Kelley asked Congress to intervene to save federal workers from being fired at will.
“AFGE will not stand idly by as a secretive group of ultra-wealthy individuals with major conflicts of interest attempt to deregulate themselves and give their own companies sweetheart government contracts while firing civil servants and dismantling the institutions designed to serve the American people,” Kelley said in a statement.
He added, “This fight is about fairness, accountability, and the integrity of our government. Federal employees are not the problem—they are the solution. They deserve to have their voices heard in decisions that affect their work, their agencies, and the public they serve.”
-ABC News' Beatrice Peterson
Federal judge sets hearing on Trump's birthright citizenship executive order
President Donald Trump’s controversial executive order on birthright citizenship will face its first legal test in a Seattle courtroom on Thursday morning.

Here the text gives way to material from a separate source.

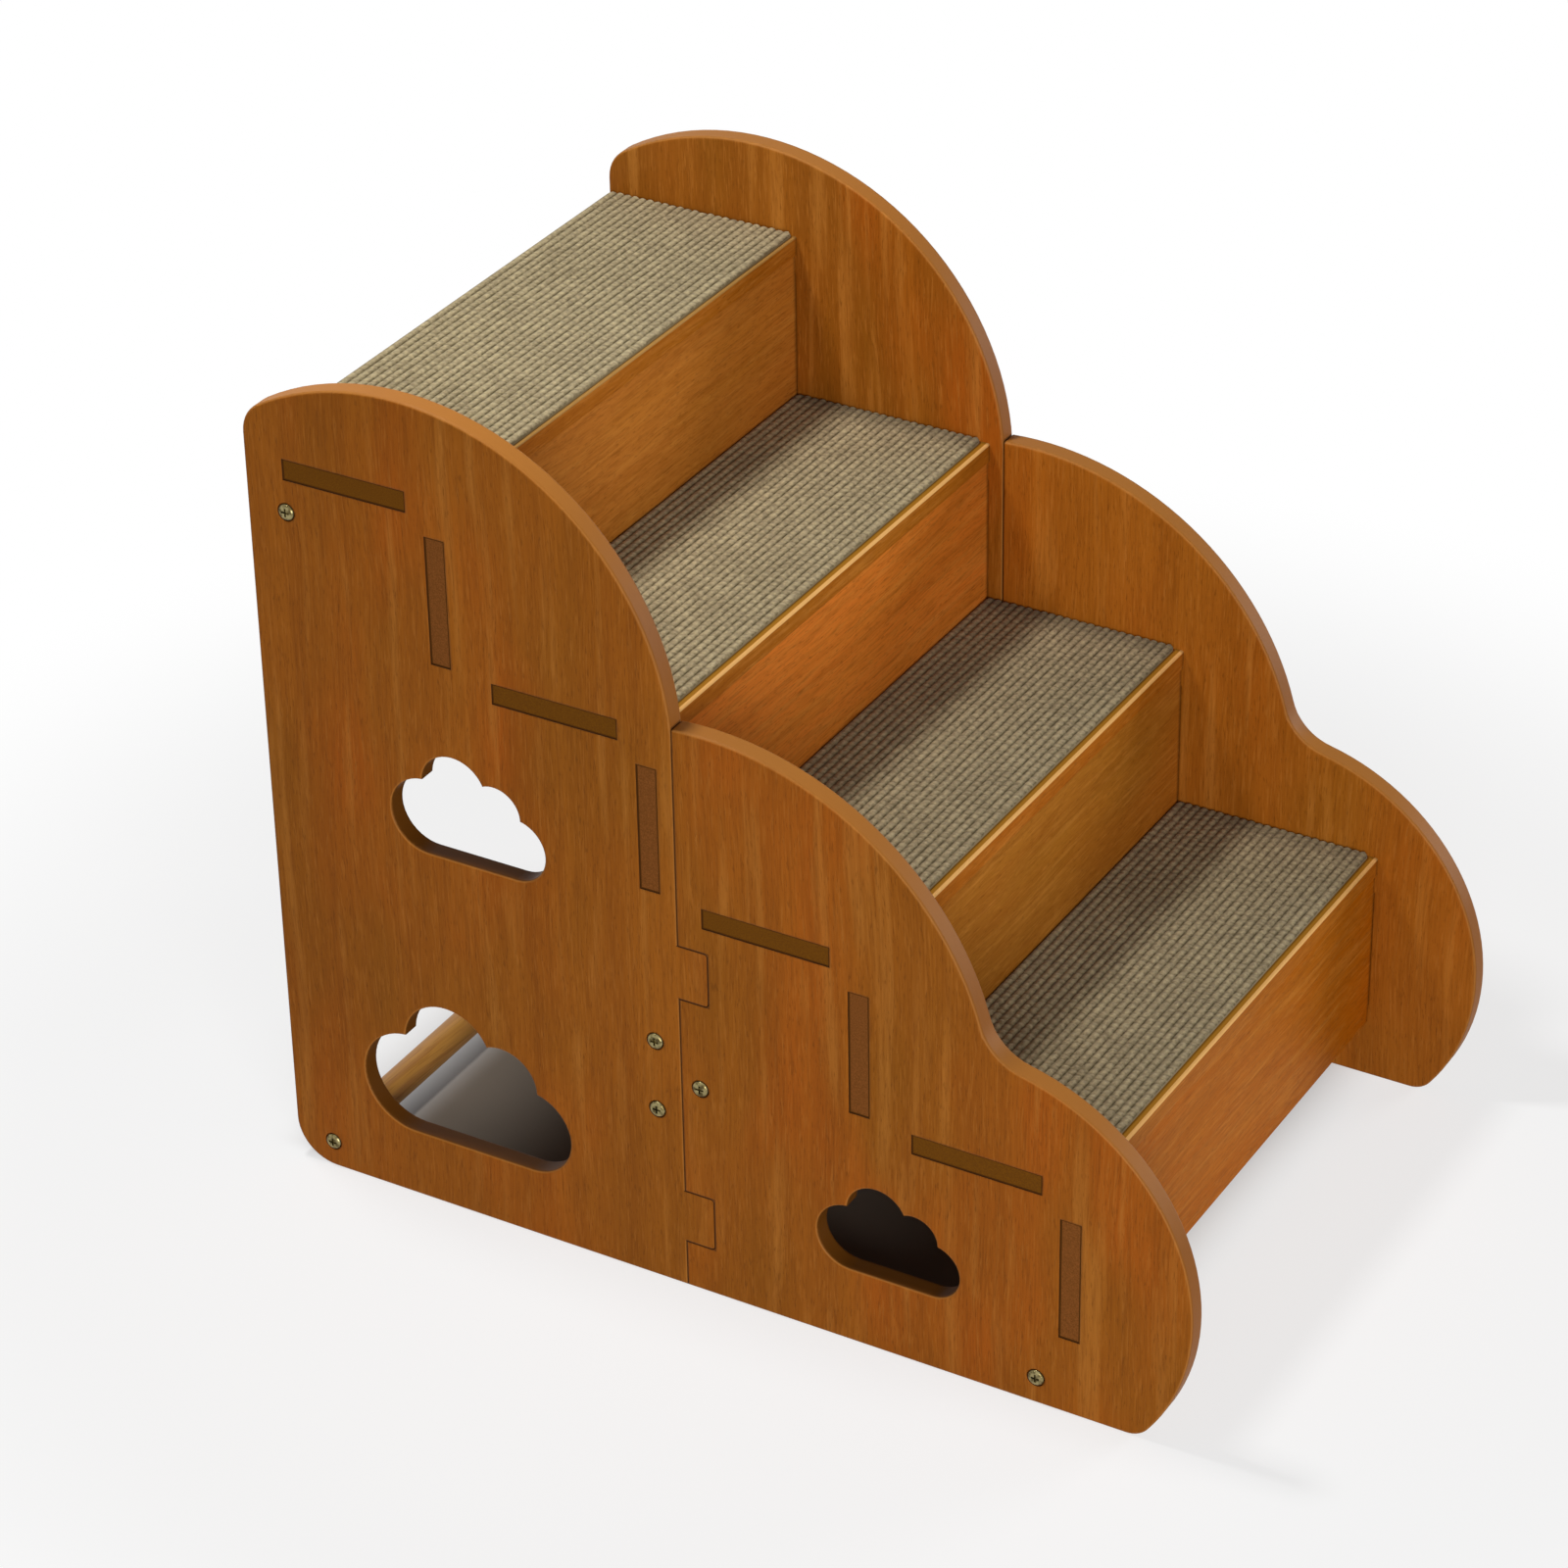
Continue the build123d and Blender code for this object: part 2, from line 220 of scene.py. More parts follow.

U.S. District Judge John Coughenour scheduled a 10 a.m. hearing on Thursday to consider a request made by four states to issue a temporary restraining order against Trump’s executive order.

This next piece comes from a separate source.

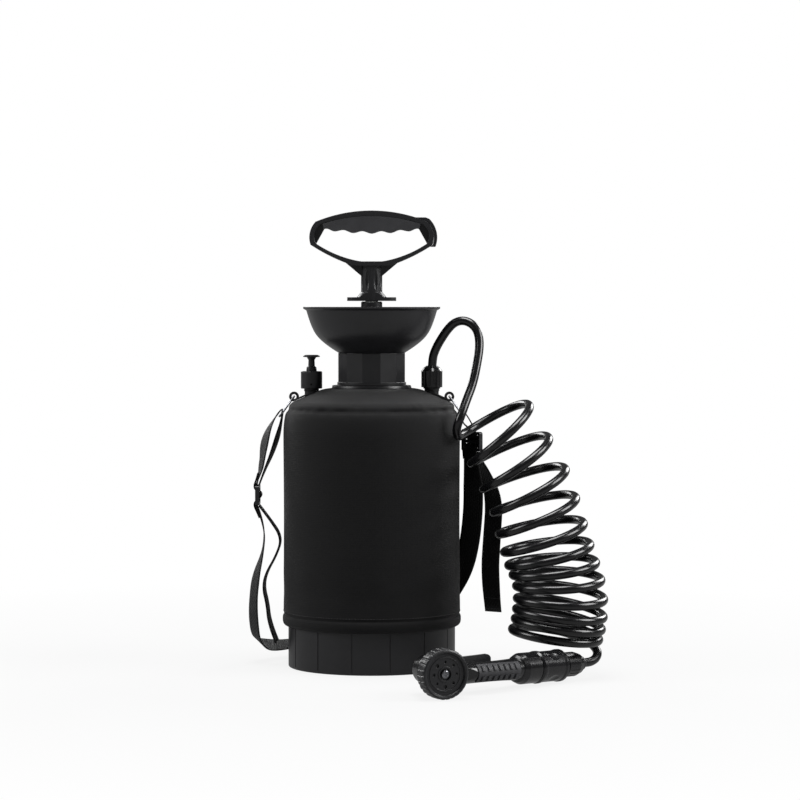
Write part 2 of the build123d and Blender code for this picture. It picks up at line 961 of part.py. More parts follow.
def cord(points, radius):
    """A round tube along straight runs joined by tangent arcs."""
    path = FilletPolyline(*points, radius=corner_radii(points))
    solid = sweep(Plane(origin=path @ 0, z_dir=path % 0) * Circle(radius), path=path)
    print("route", round(path.length, 1), "mm, tightest arc", round(min(corner_radii(points)), 1))
    print("volume over section times length", round(solid.volume / (math.pi * radius**2 * path.length), 4))
    return solid


def band(points, across, folds=()):
    """Webbing along straight runs joined by arcs, with its width starting along across."""
    radii = corner_radii(points)
    for corner in folds:
        radii[corner] = fold_r
    path = FilletPolyline(*points, radius=radii)
    section = Plane(origin=path @ 0, x_dir=across, z_dir=path % 0) * Rectangle(strap_width, strap_thick)
    return sweep(section, path=path)


def tri_glide(centre, across, up):
    """A slide buckle: a frame with a bar across its middle."""
    plane = Plane(origin=centre, x_dir=across, z_dir=Vector(*across).cross(Vector(*up)))
    slot = (glide_height - 3 * glide_bar) / 2
    frame = RectangleRounded(glide_width, glide_height, 2.4)
    for s in (-1, 1):
        frame -= Pos(0, s * (slot + glide_bar) / 2) * Rectangle(strap_width + 1.6, slot)
    return plane * extrude(frame, glide_thick / 2, both=True)


def heading(degrees, rise=0):
    """A direction on the floor, turned from +X, with a rise."""
    a = math.radians(degrees)
    return Vector(math.cos(a), math.sin(a), rise).normalized()


# The barrel's own frame: local Z runs back from the dial's face, local X towards the handle.
barrel_plane = Plane(origin=gun_dial, x_dir=heading(spray_turn), z_dir=heading(spray_turn + 90))
# The handle's own frame: local Z runs towards the hose, local X away from the fingers, local Y up.
handle_plane = Plane(
    origin=gun_cup, x_dir=heading(grip_turn + 90), z_dir=heading(grip_turn, grip_drop)
)


def handle_section(along, across, turn, wide, high):
    """One ellipse of the gun's handle: along and across its axis, turned in the floor's plane."""
    place = handle_plane * Pos(across, 0, along) * Rot(0, turn, 0)
    return place * Ellipse(wide / 2, high / 2)


def handle_skin(grow):
    """The handle's lofted body, larger all round by grow."""
    stations = [(-113, 13, 14, 33, 27), (-86, 4.5, 14, 30, 23), (-50, 0.5, 5, 28, 21.5), (-14, 0, 0, 27, 24)]
    return loft([handle_section(a, x, -t, w + 2 * grow, h + 2 * grow) for a, x, t, w, h in stations])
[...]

Earlier Tuesday, the attorneys generals of Arizona, Oregon, Washington and Illinois sued Trump over the order, which they said would disenfranchise more than 150,000 newborn children each year.
They described Trump's executive order as the modern equivalent of the Supreme Court's infamous Dred Scott decision. The 14th Amendment repudiated Scott establishing what the plaintiffs called a "bright-line and nearly universal rule" that Trump now seeks to violate.
"President Trump and the federal government now seek to impose a modern version of Dred Scott. But nothing in the Constitution grants the President, federal agencies, or anyone else authority to impose conditions on the grant of citizenship to individuals born in the United States," their emergency motion said.
Coughenour -- who was nominated to the bench by former President Ronald Reagan -- will likely be the first judge to weigh in on Trump’s executive order.